**Aim of the task:** Quote the material below exactly as written, from the first line to the line that holds "imported = [obj", endpoints included.

####################

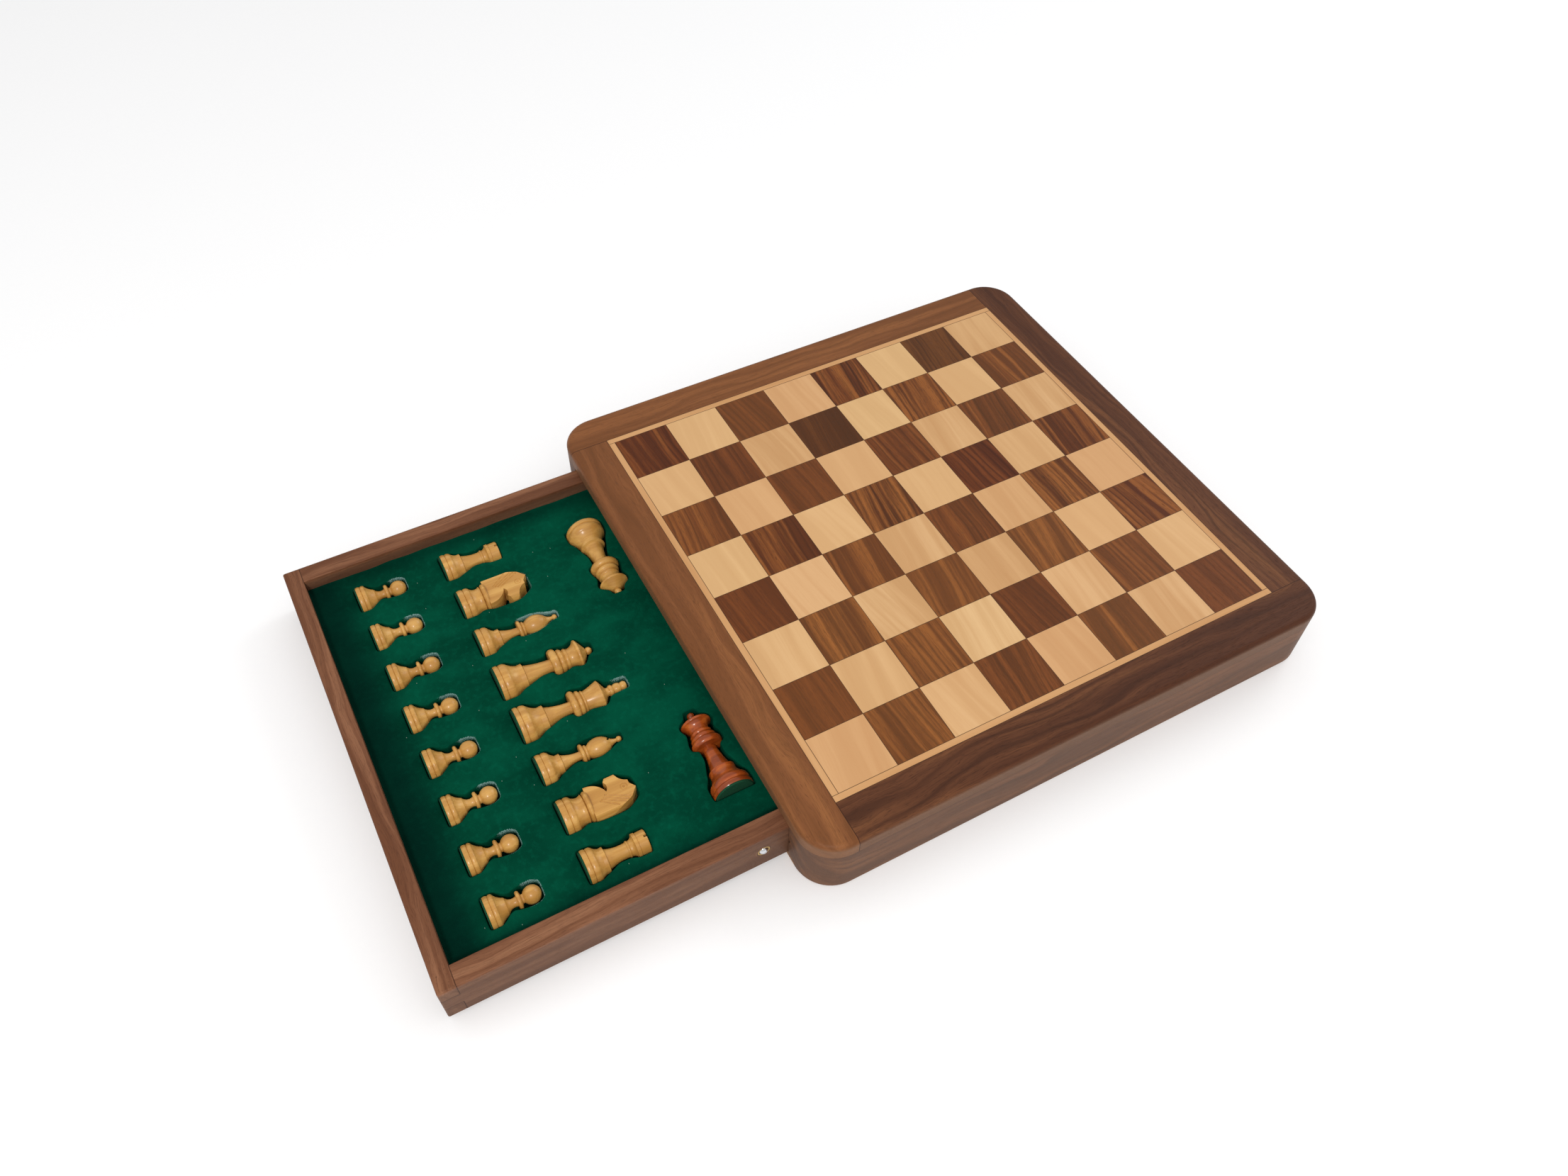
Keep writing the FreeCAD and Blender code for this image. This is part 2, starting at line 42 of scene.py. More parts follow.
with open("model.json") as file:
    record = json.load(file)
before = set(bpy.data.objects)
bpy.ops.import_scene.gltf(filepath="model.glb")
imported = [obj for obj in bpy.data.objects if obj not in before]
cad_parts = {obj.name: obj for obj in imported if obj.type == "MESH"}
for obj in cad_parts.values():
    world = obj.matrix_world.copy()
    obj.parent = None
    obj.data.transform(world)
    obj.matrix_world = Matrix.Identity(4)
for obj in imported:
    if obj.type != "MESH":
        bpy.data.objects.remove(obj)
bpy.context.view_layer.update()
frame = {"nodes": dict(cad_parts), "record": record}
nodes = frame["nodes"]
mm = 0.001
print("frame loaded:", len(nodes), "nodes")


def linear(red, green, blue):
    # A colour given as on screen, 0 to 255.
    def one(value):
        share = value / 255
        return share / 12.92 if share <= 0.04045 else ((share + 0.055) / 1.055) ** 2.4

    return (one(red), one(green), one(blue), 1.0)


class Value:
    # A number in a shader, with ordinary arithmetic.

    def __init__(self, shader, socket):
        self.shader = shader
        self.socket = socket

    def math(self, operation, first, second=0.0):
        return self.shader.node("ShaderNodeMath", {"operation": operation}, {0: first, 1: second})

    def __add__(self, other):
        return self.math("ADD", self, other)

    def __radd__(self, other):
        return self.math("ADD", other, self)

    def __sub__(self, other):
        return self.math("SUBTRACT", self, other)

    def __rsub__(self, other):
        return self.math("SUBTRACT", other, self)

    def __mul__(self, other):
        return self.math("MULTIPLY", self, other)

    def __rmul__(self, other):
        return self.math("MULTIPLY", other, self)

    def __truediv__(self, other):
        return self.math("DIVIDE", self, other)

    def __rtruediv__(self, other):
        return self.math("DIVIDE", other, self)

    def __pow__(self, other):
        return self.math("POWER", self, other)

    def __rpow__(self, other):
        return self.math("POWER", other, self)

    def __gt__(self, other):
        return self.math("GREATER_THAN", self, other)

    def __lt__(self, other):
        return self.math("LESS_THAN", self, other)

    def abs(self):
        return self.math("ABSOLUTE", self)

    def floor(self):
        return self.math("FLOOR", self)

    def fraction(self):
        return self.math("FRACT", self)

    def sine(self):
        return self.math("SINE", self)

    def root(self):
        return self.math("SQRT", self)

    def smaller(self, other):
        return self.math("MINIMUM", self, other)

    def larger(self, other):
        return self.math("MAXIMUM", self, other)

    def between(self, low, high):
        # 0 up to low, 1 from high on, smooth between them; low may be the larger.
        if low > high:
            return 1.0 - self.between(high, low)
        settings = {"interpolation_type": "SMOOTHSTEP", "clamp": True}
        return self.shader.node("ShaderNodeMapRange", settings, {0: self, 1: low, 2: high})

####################

**Task response:**
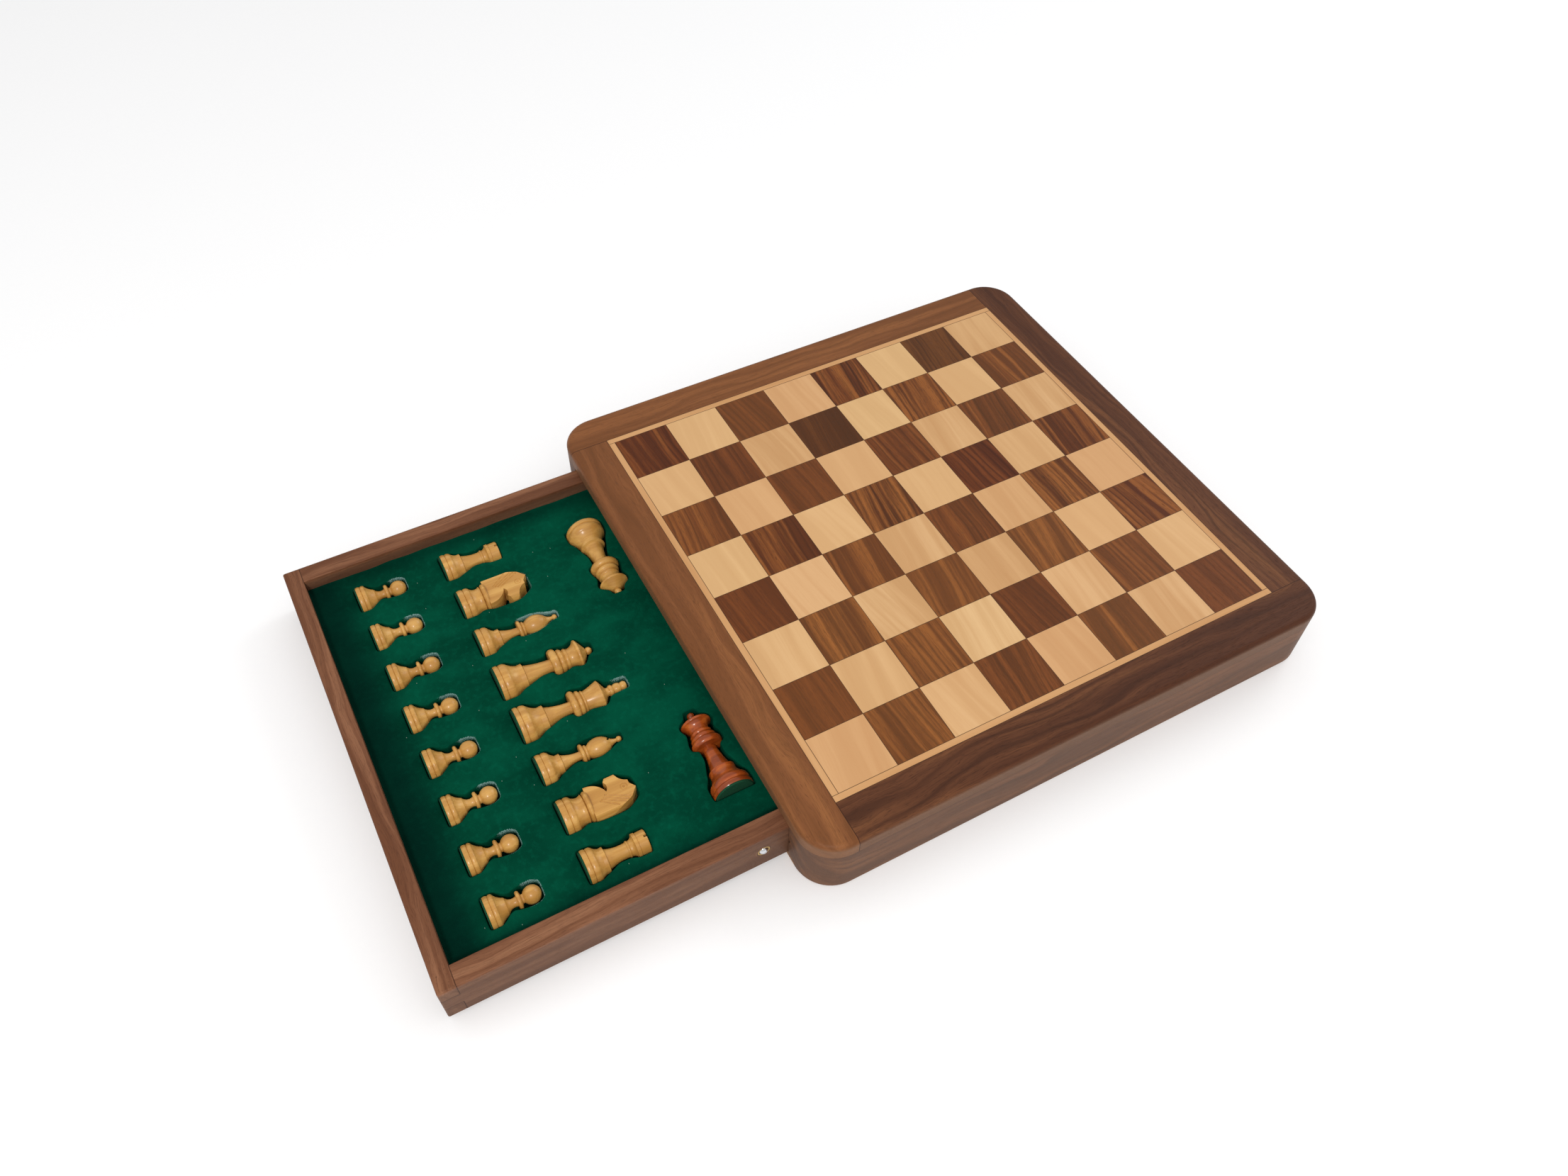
Keep writing the FreeCAD and Blender code for this image. This is part 2, starting at line 42 of scene.py. More parts follow.
with open("model.json") as file:
    record = json.load(file)
before = set(bpy.data.objects)
bpy.ops.import_scene.gltf(filepath="model.glb")
imported = [obj for obj in bpy.data.objects if obj not in before]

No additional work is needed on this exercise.